■ **TASK BRIEF**
Return, word for word, the lines from the line holding "for left_over in" through the line holding "if empty is". Include both end lines and no others.

■ **DATA SECTION**
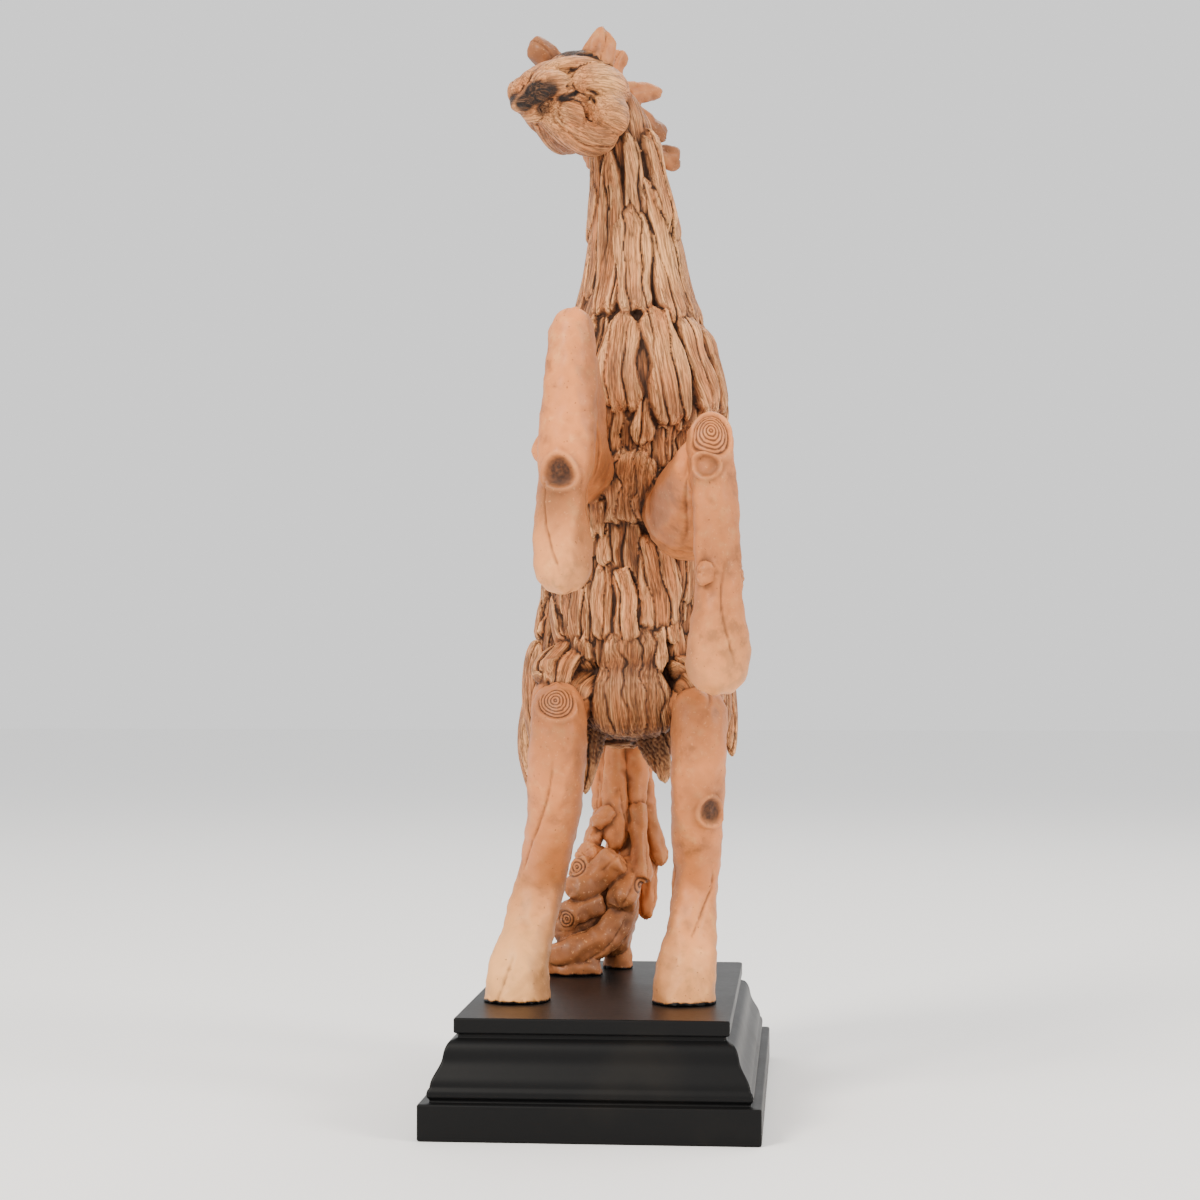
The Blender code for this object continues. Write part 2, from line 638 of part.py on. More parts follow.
def plinth_profile():
    """Inset from the slab's side and height, from the underside to the top plate's face."""
    ogee_foot = slab_height + groove_height
    ogee_start = ogee_foot + ogee_foot_height
    plate_foot = plinth_height - plate_height
    ogee_end = plate_foot - groove_height
    profile = [
        (edge_round, 0.0),
        (0.0, edge_round),
        (0.0, slab_height - edge_round),
        (edge_round, slab_height),
        (slab_groove_inset, slab_height),
        (slab_groove_inset, slab_height + groove_height * 0.5),
        (ogee_foot_inset, ogee_foot),
        (ogee_foot_inset, ogee_foot + ogee_foot_height * 0.55),
        (ogee_foot_inset + edge_round * 1.5, ogee_start),
    ]
    run = ogee_top_inset - ogee_foot_inset - edge_round * 1.5
    for i in range(1, ogee_steps + 1):
        t = i / ogee_steps
        hollow = 0.5 - 0.5 * math.cos(math.pi * min(t * 1.6, 1.0))
        crown = 1 - math.sqrt(max(1 - t**4, 0.0))
        inset = ogee_foot_inset + edge_round * 1.5 + run * (0.45 * hollow + 0.55 * crown)
        profile.append((inset, ogee_start + (ogee_end - ogee_start) * t))
    profile += [
        (plate_inset + groove_depth, ogee_end),
        (plate_inset + groove_depth, plate_foot),
        (plate_inset + edge_round, plate_foot),
        (plate_inset, plate_foot + edge_round),
        (plate_inset, plinth_height - edge_round),
        (plate_inset + edge_round, plinth_height),
    ]
    return profile


def make_plinth():
    bm = bmesh.new()
    rings = []
    for inset, height in plinth_profile():
        x, y = plinth_width / 2 - inset, plinth_depth / 2 - inset
        corners = ((-x, -y), (x, -y), (x, y), (-x, y))
        rings.append([bm.verts.new((*corner, height)) for corner in corners])
    join_rings(bm, rings)
    mesh = bpy.data.meshes.new("plinth")
    bm.to_mesh(mesh)
    bm.free()
    plinth = bpy.data.objects.new("plinth", mesh)
    bpy.context.scene.collection.objects.link(plinth)
    return plinth


def paint(obj, name, colour, roughness):
    material = bpy.data.materials.new(name)
    material.use_nodes = True
    shader = material.node_tree.nodes["Principled BSDF"]
    shader.inputs["Base Color"].default_value = (*colour, 1)
    shader.inputs["Roughness"].default_value = roughness
    obj.data.materials.append(material)


for left_over in list(bpy.data.objects):
    bpy.data.objects.remove(left_over)
paint(make_plinth(), "black satin paint", (0.012, 0.012, 0.012), 0.42)
paint(make_horse(), "driftwood painted resin", (0.52, 0.3, 0.17), 0.55)
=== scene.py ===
import math
import random

import bmesh
import bpy
import numpy as np
from mathutils import Matrix, Vector, kdtree
from mathutils.bvhtree import BVHTree


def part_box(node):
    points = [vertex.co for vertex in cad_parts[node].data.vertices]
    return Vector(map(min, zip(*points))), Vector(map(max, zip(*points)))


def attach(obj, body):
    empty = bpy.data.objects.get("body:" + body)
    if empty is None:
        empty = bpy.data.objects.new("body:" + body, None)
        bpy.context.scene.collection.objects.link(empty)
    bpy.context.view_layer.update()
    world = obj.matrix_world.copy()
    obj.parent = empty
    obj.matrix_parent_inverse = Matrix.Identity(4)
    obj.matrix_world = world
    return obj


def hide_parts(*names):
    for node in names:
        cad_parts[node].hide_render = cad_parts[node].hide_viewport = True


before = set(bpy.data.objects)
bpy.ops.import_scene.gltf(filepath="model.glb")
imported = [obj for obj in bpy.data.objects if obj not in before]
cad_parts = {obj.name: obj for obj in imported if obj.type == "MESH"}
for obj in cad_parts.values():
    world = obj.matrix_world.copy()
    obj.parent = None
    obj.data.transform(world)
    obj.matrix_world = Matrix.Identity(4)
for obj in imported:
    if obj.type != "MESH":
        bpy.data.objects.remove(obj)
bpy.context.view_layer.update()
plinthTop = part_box("plinth")[1].z
print("frame loaded, plinth top at", round(plinthTop * 1000, 1), "mm")

# The horse is drawn in millimetres above the plinth: x to the picture's right, y away from the viewer.
figure = {
    "drawnHeight": 374.5,
    "height": 0.3745,
    "seatGap": 0.0003,
    "voxel": 0.0006,
    "triangles": 194000,
    "limbSides": 44,
    "limbTone": 0.1,
    "seed": 7,
}
unit = figure["height"] / figure["drawnHeight"]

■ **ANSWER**
for left_over in list(bpy.data.objects):
    bpy.data.objects.remove(left_over)
paint(make_plinth(), "black satin paint", (0.012, 0.012, 0.012), 0.42)
paint(make_horse(), "driftwood painted resin", (0.52, 0.3, 0.17), 0.55)
=== scene.py ===
import math
import random

import bmesh
import bpy
import numpy as np
from mathutils import Matrix, Vector, kdtree
from mathutils.bvhtree import BVHTree


def part_box(node):
    points = [vertex.co for vertex in cad_parts[node].data.vertices]
    return Vector(map(min, zip(*points))), Vector(map(max, zip(*points)))


def attach(obj, body):
    empty = bpy.data.objects.get("body:" + body)
    if empty is None:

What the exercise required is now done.